Riveting and beautifully staged analysis of totalitarianism: Arcola’s #WeAreArrested reviewed

23 November 2019

9:00 AM

23 November 2019

9:00 AM

When the RSC does modern drama it usually lays on an ultra-worthy yarn with a huge cast, dozens of fancy costumes and a three-hour running time. Miraculously, its new co-production with the Arcola avoids these faults and delivers a terse, gripping 75-minute documentary drama based on the prison diary of Turkish journalist, Can Dundar. In 2015 Dundar received proof that his country’s intelligence service was attempting to supply arms to Syrian rebels. He knew that if he released the material he might face jail but he published it anyway and was threatened with life imprisonment. Peter Hamilton Dyer, well known for impersonating journalists, plays Dundar as a loveably cerebral type determined to stick to his principles.

The spare and ingenious set, by Charlie Cridlan, consists of three white oblong tables that can be aligned to imitate any location the story requires: a cell, a bed, an editor’s office, a dinner table, an exercise  yard or an interrogation suite. Quizzed by a prison officer, Dundar is asked if he’s a criminal or a terrorist. ‘Criminal,’ he replies, ironically accepting the officer’s assumption that to be literate is to be an outlaw. ‘Who introduced you to crime?’ ‘My mother,’ he says. Does he intend to reform? No, he will carry on offending for the rest of his life.

The show evolves into a meditation on jail, its privations and consolations. Dundar is sustained during periods of despair by erotic reveries about his wife’s dancing skills. His stark white cell inspires a deep spiritual craving for colour. Out in the exercise yard he raises his eyes and drinks in the sky’s blueness. The walls of the jail turn out to be porous. Supporters throw gifts of fruit into the yard which he crushes to extract their pigmented juice. And he manages to get hold of a newspaper where he reads of the international outcry that greeted his detention. It becomes clear that the Turkish authorities are not yet adept in the usages of repression and Dundar’s life sentence is reduced to a matter of months. But he still finds himself in legal difficulties and in the final moments a gunman takes a pot shot at him outside a courtroom.


This is a riveting and beautifully staged analysis of totalitarian paranoia and its clumsy attempts to curtail free expression. There is one false note. At the end, taped speeches by Owen Jones and Jess Phillips MP are played to the departing crowd as if to suggest that Britain is a Turkey-in-waiting and that left-wingers here might soon face jail time for speaking their minds.

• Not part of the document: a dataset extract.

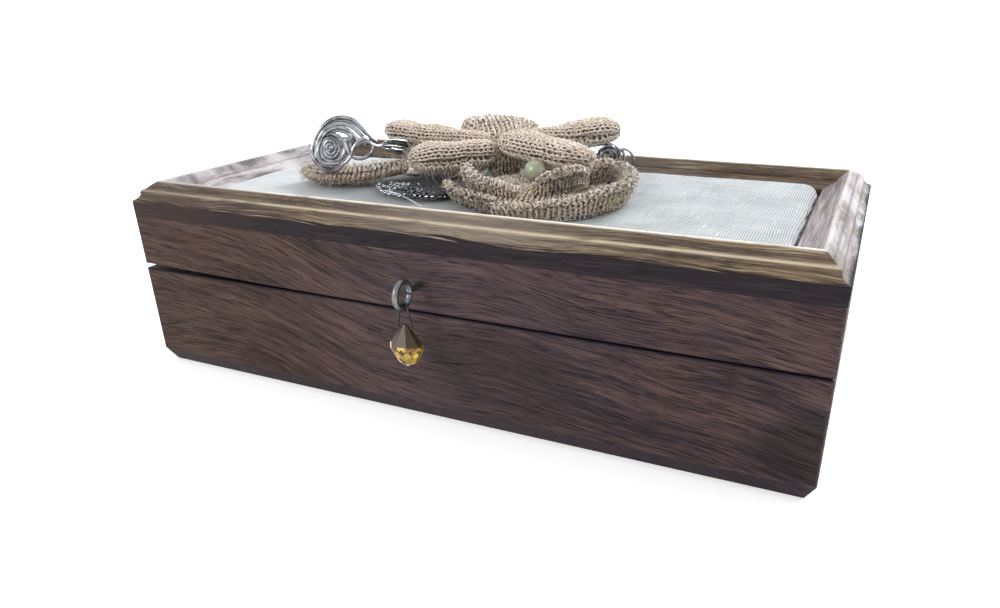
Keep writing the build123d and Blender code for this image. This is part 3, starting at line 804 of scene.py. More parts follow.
def stitched(skin, width, height, radius, jitter):
    """Rows of loops over a skin: the yarn swings up and down it, its legs in front and its turns behind."""
    rows = max(2, round(skin.length / height))
    step = skin.length / rows
    lines, stitches = [], 0
    for row in range(rows):
        level = (row + 0.5) * step
        wanted = max(4, round(skin.girth(level) / width))
        if abs(wanted - stitches) > 1:
            stitches = wanted
        points = []
        for swing, place in swings(stitches):
            lift = radius * 0.2 - radius * 0.9 * cos(2 * swing)
            spot = skin.at(level - 0.72 * step * cos(swing), place / stitches, lift)
            points.append(spot + noise.noise_vector(spot * 0.9) * jitter)
        lines.append(points)
    return lines


def fuzz(skin, count, reach, rng):
    """Loose fibres that stand off a skin."""
    lines = []
    for _ in range(count):
        level, along = rng.random() * skin.length, rng.random()
        foot = skin.at(level, along, 0.4)
        out = skin.at(level, along, 1.4) - foot
        drift = any_way(rng)
        span = reach * rng.uniform(0.25, 1.0)
        lines.append([foot, foot + (out * 0.5 + drift * 0.5) * span * 0.6, foot + (out * 0.45 + drift) * span])
    return lines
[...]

Touching the Void is a book, a movie and now a stage show. The tale dates from 1985 when two ambitious British climbers attempted the west face of Siula Grande in the Peruvian Andes. Joe slipped, Simon cut the rope and scrambled to safety leaving his pal dangling in a crevasse with a broken leg. Joe’s ordeal lies at the heart of the story whose focus is slightly blurred by the presence of a third character, Richard, who stayed at base camp keeping an eye on the adventurers’ gear.

But the adaptor, David Greig, has chosen to introduce a fourth figure, Joe’s sister Sarah, and to make her the central character. This has one advantage. Sarah’s ignorance of mountaineering allows non-Alpinists like me to learn its jargon. ‘The void’ means the intoxicating fear of death that compels climbers to pursue their hobby. ‘The hill’ is a generic name for any peak they attempt to surmount. ‘A bivvy’ is an overnight camp. The descent, known as ‘downclimbing’, accounts for four times more accidents than its converse.

Having completed her tutorial, Sarah travels to Peru and meets Richard who relates the details of the climb to her. But neither figure was present on the mountain so their talk feels like a distraction from the key drama. Joe and Simon set off up the slope which is represented on stage by a double-pyramid of triangulated spindles covered in tracing paper. They scale this unsteady structure by creeping along the spindles and kicking holes in the paper to gain footholds. Each step causes the summit to wobble fearfully. At times the entire Andes seem about to topple sideways like an ill-constructed IKEA sideboard. A symbolic representation might have worked better. After Joe plummets into the icy vaults, Sarah appears beside him having assumed the character of Agony or Defeat. She thrashes his broken leg with a pole while he whimpers uncontrollably on stage.

The West End has seen more uplifting passages of theatre. The script is amplified with John Martyn songs and other feelgood effects but it never comes close to the emotional intensity and visual splendour of the movie. Final note: my 13-year-old son loved the show enormously and threatened dire retribution if I said a word against it.